**Provided material:**
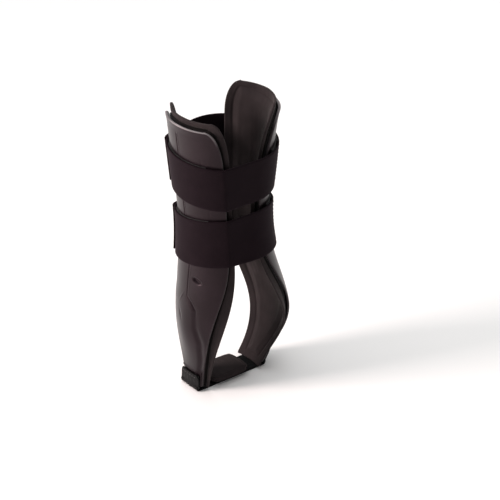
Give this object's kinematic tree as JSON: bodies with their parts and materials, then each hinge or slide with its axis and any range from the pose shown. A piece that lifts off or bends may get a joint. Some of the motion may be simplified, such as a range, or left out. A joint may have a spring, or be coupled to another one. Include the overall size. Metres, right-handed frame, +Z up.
{
  "type": "ankle foot orthosis",
  "caption": "Stirrup ankle brace: two padded contoured side shells hinged on a heel strap, closed by wrap-around hook-and-loop straps.",
  "frame": {"origin": "middle of the heel strap's underside, which the brace stands on", "axes": "+Z up the leg, -Y towards the toes, -X towards the outer (lateral) side of a right ankle"},
  "size_m": [0.102, 0.0847, 0.258],
  "materials": {
    "shell": "satin moulded",
    "foam": "closed-cell foam",
    "lining": "brushed knit",
    "backing": "brushed loop",
    "webbing": "matte laminate",
    "hook": "hook tape",
    "loop": "loop tape"
  },
  "bodies": {
    "heel": {"heel_strap_base": "webbing", "heel_pad_hook": "hook", "heel_pad_foam": "foam", "heel_pad_lining": "lining"},
    "lateral_side": {"lateral_shell": "shell", "lateral_pad_backing": "backing", "lateral_pad_foam": "foam", "lateral_pad_lining": "lining", "lateral_lower_pad_hook": "hook", "lateral_middle_pad_hook": "hook", "lateral_upper_pad_hook": "hook", "lateral_heel_hook": "hook", "upper_strap_band": "webbing", "upper_strap_anchor_hook": "hook", "lower_strap_band": "webbing", "lower_strap_anchor_hook": "hook"},
    "medial_side": {"medial_shell": "shell", "medial_pad_backing": "backing", "medial_pad_foam": "foam", "medial_pad_lining": "lining", "medial_lower_pad_hook": "hook", "medial_middle_pad_hook": "hook", "medial_upper_pad_hook": "hook", "medial_heel_hook": "hook", "upper_strap_medial_patch": "loop", "lower_strap_medial_patch": "loop"},
    "upper_front_tail": {"upper_strap_front": "webbing"},
    "upper_front_tab": {"upper_strap_tab": "webbing", "upper_strap_tab_hook": "hook"},
    "upper_rear_tail": {"upper_strap_rear": "webbing", "upper_strap_rear_hook": "hook"},
    "lower_front_tail": {"lower_strap_front": "webbing"},
    "lower_front_tab": {"lower_strap_tab": "webbing", "lower_strap_tab_hook": "hook"},
    "lower_rear_tail": {"lower_strap_rear": "webbing", "lower_strap_rear_hook": "hook"},
    "lateral_heel_tab": {"lateral_heel_tab": "webbing"},
    "medial_heel_tab": {"medial_heel_tab": "webbing"}
  },
  "joints": [
    {"name": "lateral_side_open", "type": "hinge", "parent": "heel", "child": "lateral_side", "pos_m": [-0.0349, 0, 0.002], "axis": [0, -1, 0], "range_deg": [0, 7]},
    {"name": "medial_side_open", "type": "hinge", "parent": "heel", "child": "medial_side", "pos_m": [0.0371, 0, 0.002], "axis": [0, 1, 0], "range_deg": [0, 7]},
    {"name": "upper_front_open", "type": "hinge", "parent": "lateral_side", "child": "upper_front_tail", "pos_m": [-0.02444, -0.03959, 0.203], "axis": [0.0496, 0.0162, -0.9986], "range_deg": [0, 98]},
    {"name": "upper_rear_open", "type": "hinge", "parent": "lateral_side", "child": "upper_rear_tail", "pos_m": [-0.02488, 0.03329, 0.203], "axis": [-0.0275, 0.0383, 0.9989], "range_deg": [0, 98]},
    {"name": "upper_tab_peel", "type": "hinge", "parent": "upper_front_tail", "child": "upper_front_tab", "pos_m": [0.03832, -0.02583, 0.203], "axis": [-0.0862, 0.0425, -0.9954], "range_deg": [0, 80]},
    {"name": "lower_front_open", "type": "hinge", "parent": "lateral_side", "child": "lower_front_tail", "pos_m": [-0.02049, -0.03905, 0.146], "axis": [-0.0007, -0.0131, -0.9999], "range_deg": [0, 98]},
    {"name": "lower_rear_open", "type": "hinge", "parent": "lateral_side", "child": "lower_rear_tail", "pos_m": [-0.02511, 0.0279, 0.146], "axis": [0.0212, 0.0257, 0.9994], "range_deg": [0, 98]},
    {"name": "lower_tab_peel", "type": "hinge", "parent": "lower_front_tail", "child": "lower_front_tab", "pos_m": [0.03362, -0.02737, 0.146], "axis": [0.0243, -0.1031, -0.9944], "range_deg": [0, 80]},
    {"name": "lateral_heel_tab_peel", "type": "hinge", "parent": "lateral_side", "child": "lateral_heel_tab", "pos_m": [-0.0361, 0, 0.0022], "axis": [0, -1, 0], "range_deg": [0, 80]},
    {"name": "medial_heel_tab_peel", "type": "hinge", "parent": "medial_side", "child": "medial_heel_tab", "pos_m": [0.0387, 0, 0.0022], "axis": [0, 1, 0], "range_deg": [0, 80]}
  ],
  "couplings": [
    {"joint": "medial_side_open", "follows": "lateral_side_open", "ratio": 1},
    {"joint": "upper_front_open", "follows": "lateral_side_open", "ratio": 14},
    {"joint": "upper_rear_open", "follows": "lateral_side_open", "ratio": 14},
    {"joint": "lower_front_open", "follows": "lateral_side_open", "ratio": 14},
    {"joint": "lower_rear_open", "follows": "lateral_side_open", "ratio": 14}
  ]
}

**Work to be completed:** Output the data above exactly, please, line for line.

**Exercise response:**
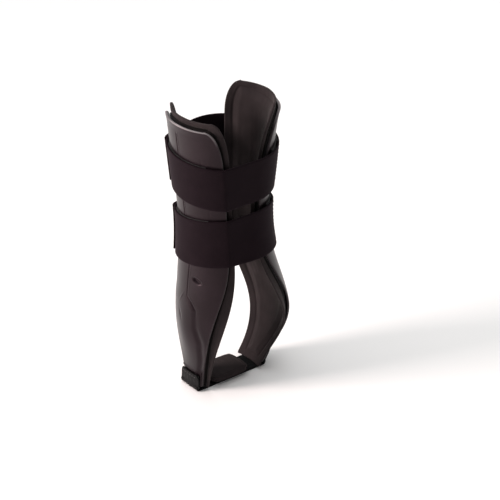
Give this object's kinematic tree as JSON: bodies with their parts and materials, then each hinge or slide with its axis and any range from the pose shown. A piece that lifts off or bends may get a joint. Some of the motion may be simplified, such as a range, or left out. A joint may have a spring, or be coupled to another one. Include the overall size. Metres, right-handed frame, +Z up.
{
  "type": "ankle foot orthosis",
  "caption": "Stirrup ankle brace: two padded contoured side shells hinged on a heel strap, closed by wrap-around hook-and-loop straps.",
  "frame": {"origin": "middle of the heel strap's underside, which the brace stands on", "axes": "+Z up the leg, -Y towards the toes, -X towards the outer (lateral) side of a right ankle"},
  "size_m": [0.102, 0.0847, 0.258],
  "materials": {
    "shell": "satin moulded",
    "foam": "closed-cell foam",
    "lining": "brushed knit",
    "backing": "brushed loop",
    "webbing": "matte laminate",
    "hook": "hook tape",
    "loop": "loop tape"
  },
  "bodies": {
    "heel": {"heel_strap_base": "webbing", "heel_pad_hook": "hook", "heel_pad_foam": "foam", "heel_pad_lining": "lining"},
    "lateral_side": {"lateral_shell": "shell", "lateral_pad_backing": "backing", "lateral_pad_foam": "foam", "lateral_pad_lining": "lining", "lateral_lower_pad_hook": "hook", "lateral_middle_pad_hook": "hook", "lateral_upper_pad_hook": "hook", "lateral_heel_hook": "hook", "upper_strap_band": "webbing", "upper_strap_anchor_hook": "hook", "lower_strap_band": "webbing", "lower_strap_anchor_hook": "hook"},
    "medial_side": {"medial_shell": "shell", "medial_pad_backing": "backing", "medial_pad_foam": "foam", "medial_pad_lining": "lining", "medial_lower_pad_hook": "hook", "medial_middle_pad_hook": "hook", "medial_upper_pad_hook": "hook", "medial_heel_hook": "hook", "upper_strap_medial_patch": "loop", "lower_strap_medial_patch": "loop"},
    "upper_front_tail": {"upper_strap_front": "webbing"},
    "upper_front_tab": {"upper_strap_tab": "webbing", "upper_strap_tab_hook": "hook"},
    "upper_rear_tail": {"upper_strap_rear": "webbing", "upper_strap_rear_hook": "hook"},
    "lower_front_tail": {"lower_strap_front": "webbing"},
    "lower_front_tab": {"lower_strap_tab": "webbing", "lower_strap_tab_hook": "hook"},
    "lower_rear_tail": {"lower_strap_rear": "webbing", "lower_strap_rear_hook": "hook"},
    "lateral_heel_tab": {"lateral_heel_tab": "webbing"},
    "medial_heel_tab": {"medial_heel_tab": "webbing"}
  },
  "joints": [
    {"name": "lateral_side_open", "type": "hinge", "parent": "heel", "child": "lateral_side", "pos_m": [-0.0349, 0, 0.002], "axis": [0, -1, 0], "range_deg": [0, 7]},
    {"name": "medial_side_open", "type": "hinge", "parent": "heel", "child": "medial_side", "pos_m": [0.0371, 0, 0.002], "axis": [0, 1, 0], "range_deg": [0, 7]},
    {"name": "upper_front_open", "type": "hinge", "parent": "lateral_side", "child": "upper_front_tail", "pos_m": [-0.02444, -0.03959, 0.203], "axis": [0.0496, 0.0162, -0.9986], "range_deg": [0, 98]},
    {"name": "upper_rear_open", "type": "hinge", "parent": "lateral_side", "child": "upper_rear_tail", "pos_m": [-0.02488, 0.03329, 0.203], "axis": [-0.0275, 0.0383, 0.9989], "range_deg": [0, 98]},
    {"name": "upper_tab_peel", "type": "hinge", "parent": "upper_front_tail", "child": "upper_front_tab", "pos_m": [0.03832, -0.02583, 0.203], "axis": [-0.0862, 0.0425, -0.9954], "range_deg": [0, 80]},
    {"name": "lower_front_open", "type": "hinge", "parent": "lateral_side", "child": "lower_front_tail", "pos_m": [-0.02049, -0.03905, 0.146], "axis": [-0.0007, -0.0131, -0.9999], "range_deg": [0, 98]},
    {"name": "lower_rear_open", "type": "hinge", "parent": "lateral_side", "child": "lower_rear_tail", "pos_m": [-0.02511, 0.0279, 0.146], "axis": [0.0212, 0.0257, 0.9994], "range_deg": [0, 98]},
    {"name": "lower_tab_peel", "type": "hinge", "parent": "lower_front_tail", "child": "lower_front_tab", "pos_m": [0.03362, -0.02737, 0.146], "axis": [0.0243, -0.1031, -0.9944], "range_deg": [0, 80]},
    {"name": "lateral_heel_tab_peel", "type": "hinge", "parent": "lateral_side", "child": "lateral_heel_tab", "pos_m": [-0.0361, 0, 0.0022], "axis": [0, -1, 0], "range_deg": [0, 80]},
    {"name": "medial_heel_tab_peel", "type": "hinge", "parent": "medial_side", "child": "medial_heel_tab", "pos_m": [0.0387, 0, 0.0022], "axis": [0, 1, 0], "range_deg": [0, 80]}
  ],
  "couplings": [
    {"joint": "medial_side_open", "follows": "lateral_side_open", "ratio": 1},
    {"joint": "upper_front_open", "follows": "lateral_side_open", "ratio": 14},
    {"joint": "upper_rear_open", "follows": "lateral_side_open", "ratio": 14},
    {"joint": "lower_front_open", "follows": "lateral_side_open", "ratio": 14},
    {"joint": "lower_rear_open", "follows": "lateral_side_open", "ratio": 14}
  ]
}